Netice,el ve sözbirliğiyle tezkereyi reddettik; bu tavrı övünme vesilesi yaptık...KAHRAMANLIK hikayesi gibi anlatıyoruz.
TEZKERENİN REDDİ : BİR...
"ONE MINUTE" : İKİ..
RUS UÇAĞI : ÜÇ...
Bazen benzer kahramanlıklar kahramanlık yaptığını zannedenlere ağır bedel ödettiriyor...
Bu anlamda söylüyorum "kahramanlık yapmak", "kahramanlık oynamak" kolaydır ve de serbesttir. Ancak, yapmaya çalıştığınız kahramanlık, attığınız hava, vurduğunuz kuş, yarınlarda size bedel ödettirecekse bunu da o günden hesap etmeniz gerekir. Ne ABD, ne Rusya, ne de İsrail bunca zaman geçmesine rağmen bazı şeyleri, özellikle de, bunları unutmadı, unutmuyorlar unutmayacaklardır da... Efendim, bunları yapmasa idik de, tezkereyi geçirsek, "one minute" dememiş olsaydık, ya da uçağı vurmasa mıydık? Bu soruları sormak mümkündür, mümkündür de biz bunları böylece yaptık.
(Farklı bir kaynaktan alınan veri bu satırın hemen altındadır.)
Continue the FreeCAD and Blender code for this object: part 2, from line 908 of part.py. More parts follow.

Öyle olunca da el altından Biden'e haberler gönderip "hala müttefik değil miyiz?" diye çırpınıyorsak; ABD meclisleri "sözde soykırım" ve "yaptırım" kararları ( hasmı olduğumuz kabulüyle) alıyorsa; F-35 işi iptal ediliyor, ABD'de Türkiye aleyhtarı bir kamuoyu ve hukuk işlemekteyse; İsrail ve uluslararası musevi camiasi nezdinde vaziyetler kötüyse; Rusya ile de bir türlü dikiş tutturamıyorsak sebepler açıktır, ortadadır.
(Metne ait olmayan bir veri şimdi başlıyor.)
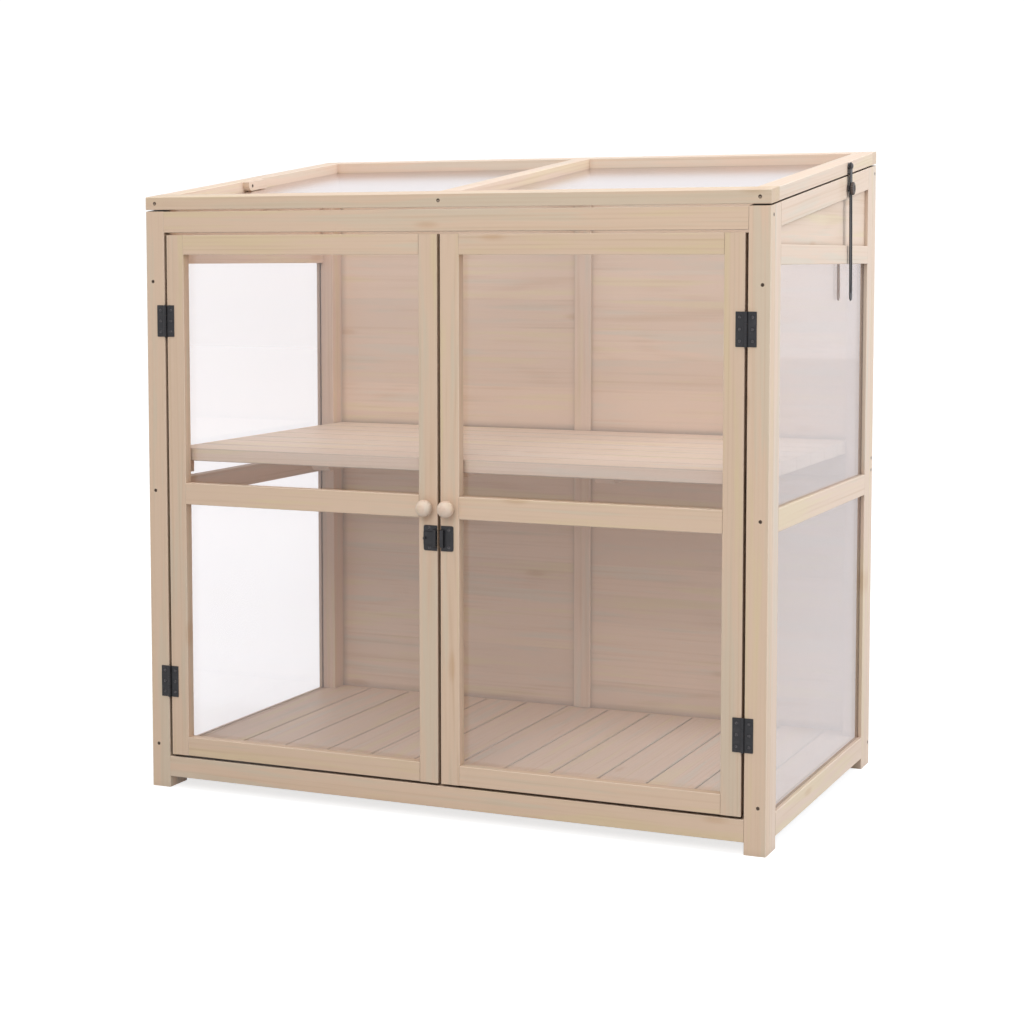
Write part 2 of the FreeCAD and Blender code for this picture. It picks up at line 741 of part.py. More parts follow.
def half_turn(centre, side, ahead):
    """The points of a half circle between a side and the opposite one, without the two ends."""
    angles = [math.pi * i / END_SIDES for i in range(1, END_SIDES)]
    return [centre + side * math.cos(a) + ahead * math.sin(a) for a in angles]


def bow(start, middle, end):
    """Points of a shallow curve through three points, or the two ends of a line."""
    chord = (start + end) / 2
    rise = middle - chord
    if rise.Length < 0.01:
        return [start, end]
    points = []
    for i in range(BOW_SIDES + 1):
        share = i / BOW_SIDES
        points.append(start + (end - start) * share + rise * (4 * share * (1 - share)))
    return points


def lid_stay():
    """The slotted bar, its pivot screw on the lid, and the clamp bolt and knob on the slope rail."""
    add("lid_stay_bar", stay_bar(HALF + STAY_STAND_OFF))
    out = V(1, 0, 0)
    pivot = V(HALF, STAY_DEPTH, STAY_PIVOT_HEIGHT)
    near = STAY_STAND_OFF - 0.2
    far = STAY_STAND_OFF + STAY_THICK + 0.2
    shank = turned([(2.0, -14.0), (2.0, 0)], pivot, out, SCREW_SIDES)
    collar = spacer(pivot)
    journal = rod(pivot + out * near, out, STAY_PIVOT_RADIUS, far - near)
    head = turned([(4.6, far), (4.0, far + 1.8)], pivot, out, SMALL_KNOB_SIDES)
    add("lid_stay_pivot", joined(shank, collar, journal, head))
    bore("lid_side_rails", NODES["lid_stay_pivot"])
    clamp(V(HALF, STAY_DEPTH, STAY_CLAMP_HEIGHT), STAY_STAND_OFF + STAY_THICK + 0.3)


def spacer(seat):
    """The collar that keeps the bar off the timber."""
    profile = [(SPACER_RADIUS, 0), (SPACER_RADIUS, STAY_STAND_OFF - 0.2)]
    return turned(profile, seat, V(1, 0, 0), BARREL_SIDES)


def clamp(seat, start):
    """The bolt fixed in the slope rail, and the knob that is screwed on it to clamp the bar."""
    out = V(1, 0, 0)
    ends = (-SIDE_THICK, start + 4.0)
    bolt = turned([(CLAMP_BOLT_RADIUS, h) for h in ends], seat, out, BARREL_SIDES)
    add("lid_stay_bolt", joined(bolt, spacer(seat)))
    bore("right_slope_rail", [bolt])
    rim = CLAMP_KNOB_RADIUS
    top = start + CLAMP_KNOB_THICK
    profile = [(6.0, start), (rim - 1.0, start + 1.0), (rim, start + 2.0), (rim, top - 1.6), (rim - 2.4, top)]
    add("lid_stay_knob", turned(profile, seat, out, CLAMP_KNOB_SIDES).cut(bolt))


# Latch: a flat bolt in a bridge on the left door, and a keeper on the right


def rounded_plate(x, z, far):
    """A thin plate on the front of a stile, rounded at the corners next to far."""
    plate = block(x, (-LATCH_PLATE, 0), z)
    through = [e for e in plate.Edges if abs(e.tangentAt(e.FirstParameter).y) > 0.99]
    return plate.makeFillet(3.0, [e for e in through if abs(e.Vertexes[0].X - far) < 0.01])


def bridge(x):
    """An arch over the bolt, open along X."""
    arch = stick(x, (-LATCH_BRIDGE, -LATCH_PLATE), (BOLT_BOTTOM - 4, BOLT_TOP + 4), "x", 1.0)
    tunnel_z = (BOLT_BOTTOM - BOLT_PLAY, BOLT_TOP + BOLT_PLAY)
    return arch.cut(block((x[0] - 1, x[1] + 1), (-LATCH_BRIDGE + LATCH_WALL, -LATCH_PLATE), tunnel_z))


def latch_screw(x, z):
    return screw(V(x, -LATCH_PLATE, z), V(0, 1, 0), 12.0, 1.3, 2.4)


def latch():
    z = (LATCH_BOTTOM, LATCH_TOP)
    base = joined(rounded_plate((-25.0, -2.6), z, -25.0), bridge((-7.4, -2.6)))
    keeper = joined(rounded_plate((4.0, 24.5), z, 24.5), bridge((4.0, 9.6)))
    base_screws = [latch_screw(-15.5, h) for h in (z[0] + 4, z[1] - 4)]
    keeper_screws = [latch_screw(17.0, h) for h in (z[0] + 6, z[1] - 6)]
    add("latch_base", base)
    add("latch_keeper", keeper)
    drive("left_door_screws", base_screws, ["latch_base", "left_door_meeting_stile"])
    drive("right_door_screws", keeper_screws, ["latch_keeper", "right_door_meeting_stile"])
    back = -LATCH_PLATE - BOLT_PLAY
    tongue = stick((-24.0, -3.6), (back - BOLT_THICK, back), (BOLT_BOTTOM, BOLT_TOP), "z", 0.5)
    grip_seat = V(-21.4, back - BOLT_THICK, (BOLT_BOTTOM + BOLT_TOP) / 2)
    profile = [(1.4, 0), (1.4, 1.4), (2.3, 2.2), (1.6, 3.4)]
    grip = turned(profile, grip_seat, V(0, -1, 0), SMALL_KNOB_SIDES)
    add("latch_bolt", joined(tongue, grip))


# Long screws that hold the frames together


def frame_fixings():
    fronts = [screw(V(HALF - 12, 0, z), V(0, 1, 0), 38.0) for z in (70.0, 482.0, 816.5)]
    drive("frame_screws", fronts, ["front_right_post", "right_side_stiles"])
    drive("frame_screws", [mirrored(s) for s in fronts], ["front_left_post", "left_side_stiles"])
    top = [screw(V(HALF, 13.3, 915.0), V(-1, 0, 0), 55.0)]
    rears = [screw(V(HALF, 602.0, z), V(-1, 0, 0), 55.0) for z in (37.0, 500.0, 520.0, 993.0)]
    rear_hosts = ["rear_bottom_rail", "rear_middle_rail", "rear_top_rail"]
    drive("frame_screws", top, ["front_right_post", "front_top_rail"])
    drive("frame_screws", [mirrored(s) for s in top], ["front_left_post", "front_top_rail"])
    drive("frame_screws", rears, ["rear_right_post", "back_panels"] + rear_hosts)
    drive("frame_screws", [mirrored(s) for s in rears], ["rear_left_post", "back_panels"] + rear_hosts)


def lid_fixings():
    half = LID_SIDE_RAIL / 2
    for x in (-HALF + half, 0.0, HALF - half):
        uphill = V(0, 1, SLOPE)
        front = screw(V(x, 0, lid_top(0) - LID_DROP / 2), uphill, 70.0)
        rear = screw(V(x, DEPTH, lid_top(DEPTH) - LID_DROP / 2), uphill * -1, 60.0)
        hosts = ["lid_front_rail", "lid_rear_rail", "lid_side_rails", "lid_centre_rail"]
        drive("lid_screws", [front, rear], hosts)


def export():
    os.makedirs("parts", exist_ok=True)
    shift = V(0, -ORIGIN_DEPTH, 0)
    for name, solids in NODES.items():
        solids = [body for solid in solids for body in solid.Solids]
        shape = solids[0] if len(solids) == 1 else Part.makeCompound(solids)
        shape = shape.copy()
        shape.translate(shift)
        shape.exportStep("parts/" + name + ".step")
        print(name, len(solids))


front_frame()
rear_frame()
side_frame()
floor()
shelf()
door()
door_hinges()
lid()
lid_hinges()
lid_stay()
latch()
frame_fixings()
lid_fixings()
export()
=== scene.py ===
import math

import bmesh
import bpy
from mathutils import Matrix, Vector
from mathutils.geometry import tessellate_polygon


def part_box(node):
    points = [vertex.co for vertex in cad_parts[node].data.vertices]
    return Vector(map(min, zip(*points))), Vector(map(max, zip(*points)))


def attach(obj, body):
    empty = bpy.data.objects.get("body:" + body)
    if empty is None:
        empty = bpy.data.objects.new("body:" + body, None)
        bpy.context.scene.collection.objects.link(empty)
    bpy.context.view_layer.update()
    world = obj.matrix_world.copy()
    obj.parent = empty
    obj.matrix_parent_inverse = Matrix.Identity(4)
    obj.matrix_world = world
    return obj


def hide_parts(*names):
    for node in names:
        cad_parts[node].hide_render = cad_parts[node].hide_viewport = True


# The wooden mini greenhouse: planed pine, clear sheet, black hinges, latch and stay, dark screws.
# The frame is in metres, X to the right, Y to the back, Z up. The metal and the knobs are built here
# in millimetres, with Y counted from the front face of the cabinet as it is in the CAD source.

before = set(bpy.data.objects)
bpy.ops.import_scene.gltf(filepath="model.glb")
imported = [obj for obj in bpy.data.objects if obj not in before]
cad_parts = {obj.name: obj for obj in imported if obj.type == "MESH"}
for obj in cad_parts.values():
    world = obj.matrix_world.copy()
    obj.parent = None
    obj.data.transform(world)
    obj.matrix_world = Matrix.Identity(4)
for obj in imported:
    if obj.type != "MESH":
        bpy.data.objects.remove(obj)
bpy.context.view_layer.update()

MM = 0.001
# The first node's seed, one more for each node after it
SEED = 7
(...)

Şucu, bucu olduğum için, şundan bundan yana olduğumdan değil; akıl, mantık böyle dedirttiği için bunları yazıyorum.
Dış politika şaka götürmüyor. Yanlış yapmanın serbest olduğu, ama bedelini ödemek şartıyla yapılabileceği bir alandır, dış politika...
Kahramanlığınızla övünmek ise, her daim serbesttir.